Problem description:
In the listing below, find the line containing "obj.matrix_world = Matrix.Identity(4)". Write out that line and every line after it to the end, exactly and only those.

__________

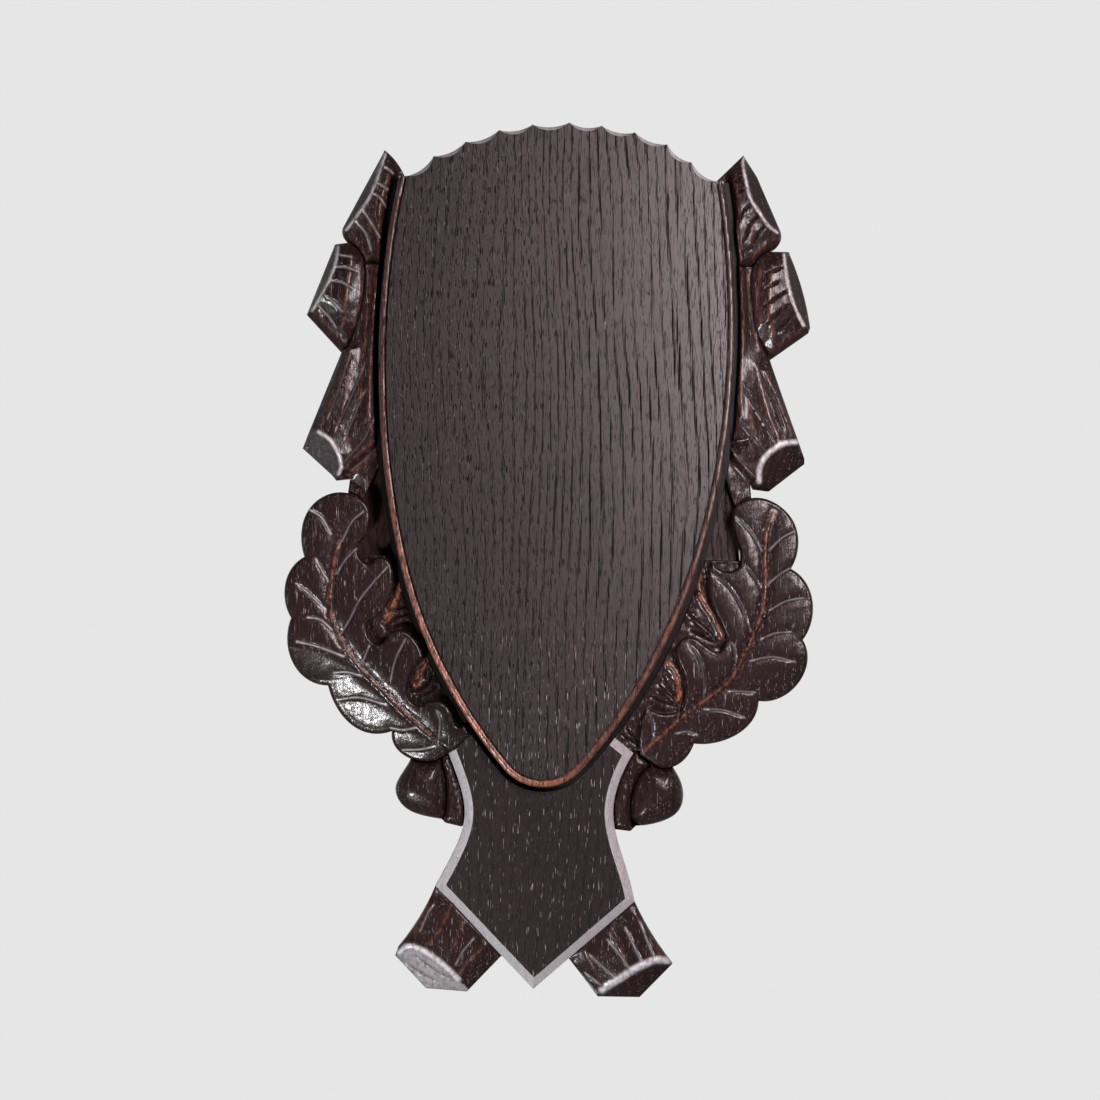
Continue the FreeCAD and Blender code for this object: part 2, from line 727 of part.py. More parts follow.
# ---------------------------------------------------------------- back board
recess_sides = []
recess_width = "dims.plate_width + 2 * dims.plate_clearance"
recess_flat = "dims.plate_length - dims.plate_width"
recess_sides.append(box("recess_flat", recess_width, "dims.plate_thickness", recess_flat,
                        "-dims.plate_width / 2 - dims.plate_clearance", "-dims.plate_thickness",
                        f"{plate_middle} - ({recess_flat}) / 2"))
for name, sign in (("recess_top", "+"), ("recess_bottom", "-")):
    end = doc.addObject("Part::Cylinder", name)
    end.Placement = Placement(Vector(0, 0, 0), UPRIGHT)
    end.setExpression("Radius", "dims.plate_width / 2 + dims.plate_clearance")
    end.setExpression("Height", "dims.plate_thickness")
    end.setExpression(".Placement.Base.z", f"{plate_middle} {sign} ({recess_flat}) / 2")
    recess_sides.append(end)
recess = fuse("recess", recess_sides)
head_pocket = keyhole("head_pocket", "dims.pocket_margin", "dims.pocket_depth")

silhouette = fuse("silhouette", ground)
edge_of_centre = "dims.centre_stave_width / 2"
staves = {
    "back_board_left": ("-dims.overall_width", f"dims.overall_width - {edge_of_centre}"),
    "back_board_centre": (f"-({edge_of_centre})", "dims.centre_stave_width"),
    "back_board_right": (edge_of_centre, f"dims.overall_width - {edge_of_centre}"),
}
for name, (left, width) in staves.items():
    stave = box(f"{name}_stave", width, "dims.board_thickness", "3 * dims.overall_height", left,
                "-dims.board_thickness", "-2 * dims.overall_height")
    blank = common(f"{name}_blank", silhouette, stave)
    tools = [recess, head_pocket, *plate_holes] if name == "back_board_centre" else [panel_hole_set]
    nodes[name] = cut(name, blank, *tools)
nodes["panel_main_stave"] = cut("panel_main_bored", panel_main_stave, panel_hole_set)

# ---------------------------------------------------------------- check and write
for name, node in nodes.items():
    node.Label = name
doc.recompute()

for item in doc.Objects:
    if any(word in item.State for word in ("Invalid", "Error")):
        raise RuntimeError(f"{item.Name} failed: {item.State}")
for name, node in nodes.items():
    shape = node.Shape
    if shape.isNull() or not shape.isValid() or not shape.Solids:
        raise RuntimeError(f"{name} has no valid solid")

os.makedirs("parts", exist_ok=True)
for name, node in sorted(nodes.items()):
    node.Shape.exportStep(f"parts/{name}.step")
    bounds = node.Shape.BoundBox
    print(f"{name:20s} {len(node.Shape.Solids)} solid(s) {node.Shape.Volume / 1000:8.1f} cm3  "
          f"{bounds.XLength:6.1f} x {bounds.YLength:5.1f} x {bounds.ZLength:6.1f} mm")
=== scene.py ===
"""Looks of the carved oak trophy shield: carved relief, dark stained oak, studio light and camera.

Lengths in the tables are millimetres from the outlines' datum, which lies 185 mm below the keyhole:
the first number to the right, the second up, and the third, where there is one, above the back board.
"""

import bpy
import json
import math

import numpy as np
from mathutils import Matrix, Vector
from mathutils.geometry import delaunay_2d_cdt

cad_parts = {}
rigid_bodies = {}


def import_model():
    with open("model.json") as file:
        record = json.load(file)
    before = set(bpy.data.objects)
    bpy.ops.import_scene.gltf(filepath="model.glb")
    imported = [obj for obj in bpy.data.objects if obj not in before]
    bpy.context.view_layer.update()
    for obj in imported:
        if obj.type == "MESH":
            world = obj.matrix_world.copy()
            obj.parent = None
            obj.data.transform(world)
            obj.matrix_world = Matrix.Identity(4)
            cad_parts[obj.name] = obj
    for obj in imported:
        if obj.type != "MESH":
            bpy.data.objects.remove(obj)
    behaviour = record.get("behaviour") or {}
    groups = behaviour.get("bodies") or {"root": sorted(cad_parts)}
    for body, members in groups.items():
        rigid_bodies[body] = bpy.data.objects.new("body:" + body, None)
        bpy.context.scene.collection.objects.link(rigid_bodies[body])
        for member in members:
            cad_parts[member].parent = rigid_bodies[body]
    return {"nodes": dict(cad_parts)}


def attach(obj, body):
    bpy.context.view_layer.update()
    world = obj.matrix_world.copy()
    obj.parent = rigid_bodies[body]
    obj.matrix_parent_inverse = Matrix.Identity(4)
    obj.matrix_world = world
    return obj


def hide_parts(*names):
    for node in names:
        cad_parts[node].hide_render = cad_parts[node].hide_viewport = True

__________

Answer in full:
            obj.matrix_world = Matrix.Identity(4)
            cad_parts[obj.name] = obj
    for obj in imported:
        if obj.type != "MESH":
            bpy.data.objects.remove(obj)
    behaviour = record.get("behaviour") or {}
    groups = behaviour.get("bodies") or {"root": sorted(cad_parts)}
    for body, members in groups.items():
        rigid_bodies[body] = bpy.data.objects.new("body:" + body, None)
        bpy.context.scene.collection.objects.link(rigid_bodies[body])
        for member in members:
            cad_parts[member].parent = rigid_bodies[body]
    return {"nodes": dict(cad_parts)}


def attach(obj, body):
    bpy.context.view_layer.update()
    world = obj.matrix_world.copy()
    obj.parent = rigid_bodies[body]
    obj.matrix_parent_inverse = Matrix.Identity(4)
    obj.matrix_world = world
    return obj


def hide_parts(*names):
    for node in names:
        cad_parts[node].hide_render = cad_parts[node].hide_viewport = True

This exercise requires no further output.